La culture est un levier économique important et de résilience

Existe-t-il une coordination entre le gouvernement de la Nouvelle-Calédonie et la Mission aux affaires culturelles pour maintenir un minimum de prestations ?
Bien sûr ! Le dialogue est permanent avec mes collègues du gouvernement et de la province Sud. Ces échanges me permettent de planifier et d’optimiser les interventions de la MAC. Avec la province Nord, nous venons de mettre en place les bases d’une collaboration sur certains domaines comme le patrimoine, l’éducation artistique et culturelle ou le livre et la lecture.
Avec certaines communes, les relations vont s’ancrer au travers de contractualisations qui vont reposer sur la capacité à définir et mener des projets très concrets : Dumbéa, Nouméa, Mont-Dore… Je signale enfin que les services centraux du ministère de la Culture accompagnent la MAC dans son expertise autant que de besoin.

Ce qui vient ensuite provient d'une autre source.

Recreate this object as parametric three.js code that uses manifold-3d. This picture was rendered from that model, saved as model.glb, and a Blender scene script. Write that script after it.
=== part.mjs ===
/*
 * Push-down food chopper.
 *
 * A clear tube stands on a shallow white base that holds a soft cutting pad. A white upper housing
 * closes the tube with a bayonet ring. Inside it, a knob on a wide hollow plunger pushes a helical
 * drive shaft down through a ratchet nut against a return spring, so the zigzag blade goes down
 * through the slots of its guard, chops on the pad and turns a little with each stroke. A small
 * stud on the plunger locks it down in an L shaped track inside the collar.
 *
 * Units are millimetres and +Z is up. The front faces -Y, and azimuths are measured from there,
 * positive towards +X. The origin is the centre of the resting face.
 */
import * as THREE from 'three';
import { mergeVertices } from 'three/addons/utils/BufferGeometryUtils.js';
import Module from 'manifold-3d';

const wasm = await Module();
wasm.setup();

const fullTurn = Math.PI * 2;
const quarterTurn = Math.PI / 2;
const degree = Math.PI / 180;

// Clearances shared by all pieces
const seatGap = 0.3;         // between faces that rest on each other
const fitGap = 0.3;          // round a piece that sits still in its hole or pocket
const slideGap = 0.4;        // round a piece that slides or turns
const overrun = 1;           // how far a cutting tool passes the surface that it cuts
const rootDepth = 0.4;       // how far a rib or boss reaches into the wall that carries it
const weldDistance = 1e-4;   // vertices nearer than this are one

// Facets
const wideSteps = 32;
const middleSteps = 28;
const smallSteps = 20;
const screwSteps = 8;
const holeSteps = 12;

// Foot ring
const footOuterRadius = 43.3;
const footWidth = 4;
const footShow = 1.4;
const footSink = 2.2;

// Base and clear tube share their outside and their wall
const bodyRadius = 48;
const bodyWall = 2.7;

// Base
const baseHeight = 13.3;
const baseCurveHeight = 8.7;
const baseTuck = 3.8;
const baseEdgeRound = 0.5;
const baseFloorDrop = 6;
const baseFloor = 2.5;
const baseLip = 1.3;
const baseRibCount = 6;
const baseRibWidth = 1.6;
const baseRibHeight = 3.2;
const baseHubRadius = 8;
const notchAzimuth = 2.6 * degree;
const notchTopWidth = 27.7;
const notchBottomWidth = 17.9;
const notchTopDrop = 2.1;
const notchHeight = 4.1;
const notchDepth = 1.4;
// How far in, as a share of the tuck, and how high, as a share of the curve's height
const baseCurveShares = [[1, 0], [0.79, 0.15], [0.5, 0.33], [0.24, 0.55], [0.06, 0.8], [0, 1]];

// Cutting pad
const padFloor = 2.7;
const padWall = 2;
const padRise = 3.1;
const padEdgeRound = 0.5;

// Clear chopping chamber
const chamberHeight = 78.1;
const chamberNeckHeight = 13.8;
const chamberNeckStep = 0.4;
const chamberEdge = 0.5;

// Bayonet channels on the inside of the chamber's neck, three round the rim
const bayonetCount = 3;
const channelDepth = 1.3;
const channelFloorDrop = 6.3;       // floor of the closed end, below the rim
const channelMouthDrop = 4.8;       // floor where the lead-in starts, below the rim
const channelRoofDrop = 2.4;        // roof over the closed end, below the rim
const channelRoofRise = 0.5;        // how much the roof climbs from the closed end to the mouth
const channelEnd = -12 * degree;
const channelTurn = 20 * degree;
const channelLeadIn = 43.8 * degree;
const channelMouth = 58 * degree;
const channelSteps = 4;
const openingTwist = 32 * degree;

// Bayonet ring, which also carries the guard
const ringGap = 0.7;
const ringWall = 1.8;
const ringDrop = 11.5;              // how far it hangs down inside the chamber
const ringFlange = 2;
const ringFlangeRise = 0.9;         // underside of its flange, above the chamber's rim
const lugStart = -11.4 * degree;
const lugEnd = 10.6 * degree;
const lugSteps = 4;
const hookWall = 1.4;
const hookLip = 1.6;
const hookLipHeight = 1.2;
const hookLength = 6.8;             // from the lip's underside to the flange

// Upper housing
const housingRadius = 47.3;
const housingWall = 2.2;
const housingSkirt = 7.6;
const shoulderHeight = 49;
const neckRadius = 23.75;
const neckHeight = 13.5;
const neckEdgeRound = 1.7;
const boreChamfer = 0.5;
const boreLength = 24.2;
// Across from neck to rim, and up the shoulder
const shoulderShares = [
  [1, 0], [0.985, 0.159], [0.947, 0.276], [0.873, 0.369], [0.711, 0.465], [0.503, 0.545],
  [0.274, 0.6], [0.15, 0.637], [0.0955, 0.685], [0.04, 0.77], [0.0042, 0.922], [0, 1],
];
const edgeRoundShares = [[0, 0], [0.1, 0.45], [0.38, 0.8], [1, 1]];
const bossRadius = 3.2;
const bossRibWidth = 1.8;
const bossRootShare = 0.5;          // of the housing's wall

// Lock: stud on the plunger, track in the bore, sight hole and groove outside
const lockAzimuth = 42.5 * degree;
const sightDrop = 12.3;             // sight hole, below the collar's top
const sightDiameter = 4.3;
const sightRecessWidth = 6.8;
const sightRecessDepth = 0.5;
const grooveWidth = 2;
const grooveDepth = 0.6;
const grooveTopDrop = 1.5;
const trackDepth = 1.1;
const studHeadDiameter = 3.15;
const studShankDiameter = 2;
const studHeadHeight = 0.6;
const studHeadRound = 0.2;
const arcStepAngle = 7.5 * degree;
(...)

Des acteurs de la culture ont-ils quitté le territoire après l’insurrection de mai 2024 ?
Je n’ai pas les chiffres exacts mais après les événements de mai 2024, de nombreux acteurs culturels ont quitté le territoire. Nous sommes en lien avec plusieurs d’entre eux qui ambitionnent un retour dès que possible.

L’économie calédonienne est en souffrance. Estimez-vous que la culture fait les frais des coupes budgétaires ?

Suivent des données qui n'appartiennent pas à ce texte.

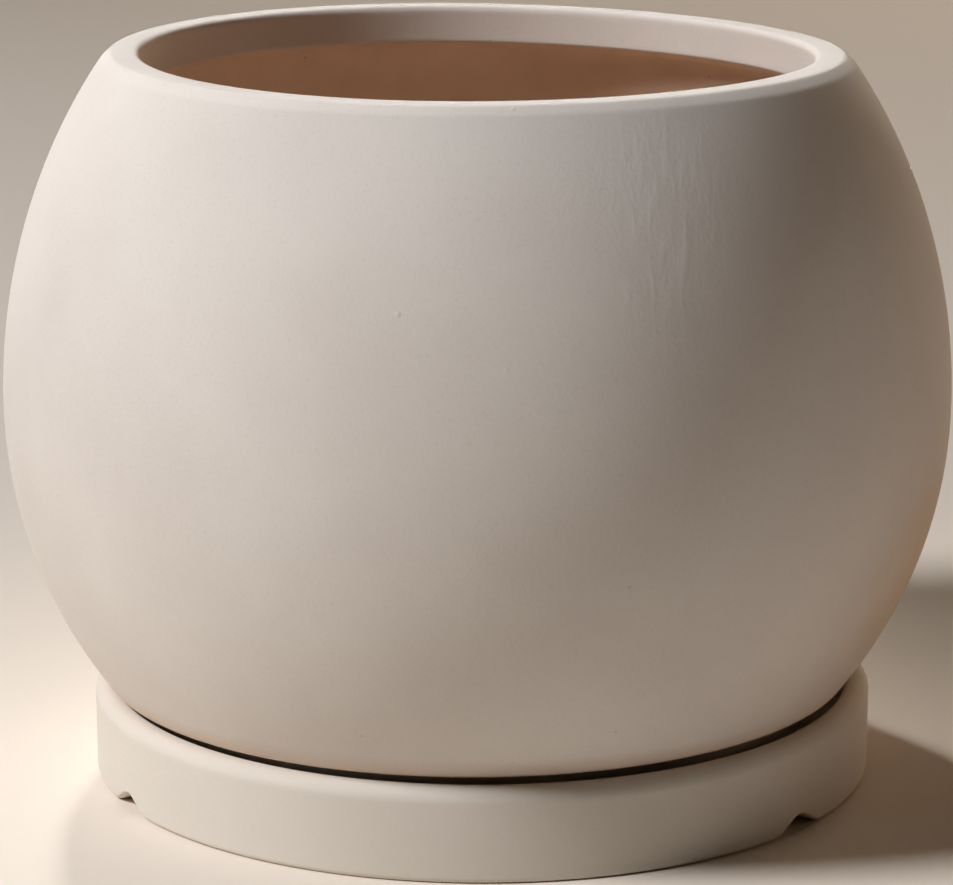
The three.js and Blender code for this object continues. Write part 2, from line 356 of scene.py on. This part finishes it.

Je n’ai pas à commenter les décisions politiques ou les choix opérés dans ce contexte si complexe et si tendu. J’observe cependant que, dans d’autres territoires, la culture est un levier économique important et de résilience.
Je pense notamment au tourisme culturel, à l’artisanat, aux métiers d’art et à d’autres domaines. Investir pour la culture, notamment au travers des investissements pour l’éducation, c’est investir pour l’avenir et la jeunesse.

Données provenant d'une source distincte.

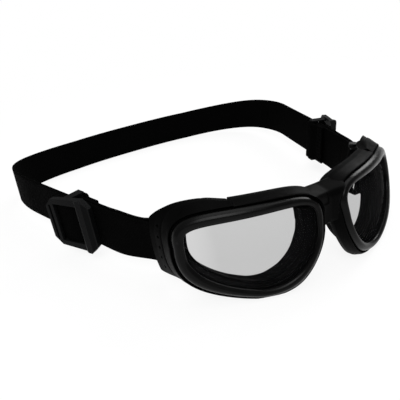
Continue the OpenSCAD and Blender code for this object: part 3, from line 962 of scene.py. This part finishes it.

La culture peut-elle aider à rétablir et conforter le vivre-ensemble aujourd’hui abîmé ? Et comment ?
Mais forcément ! La culture est au cœur de tout projet de société, au travers des échanges, du partage, du dialogue, de l’éducation, des valorisations culturelles, de l’histoire… Elle est là pour apaiser les consciences à condition de ne pas être instrumentalisée.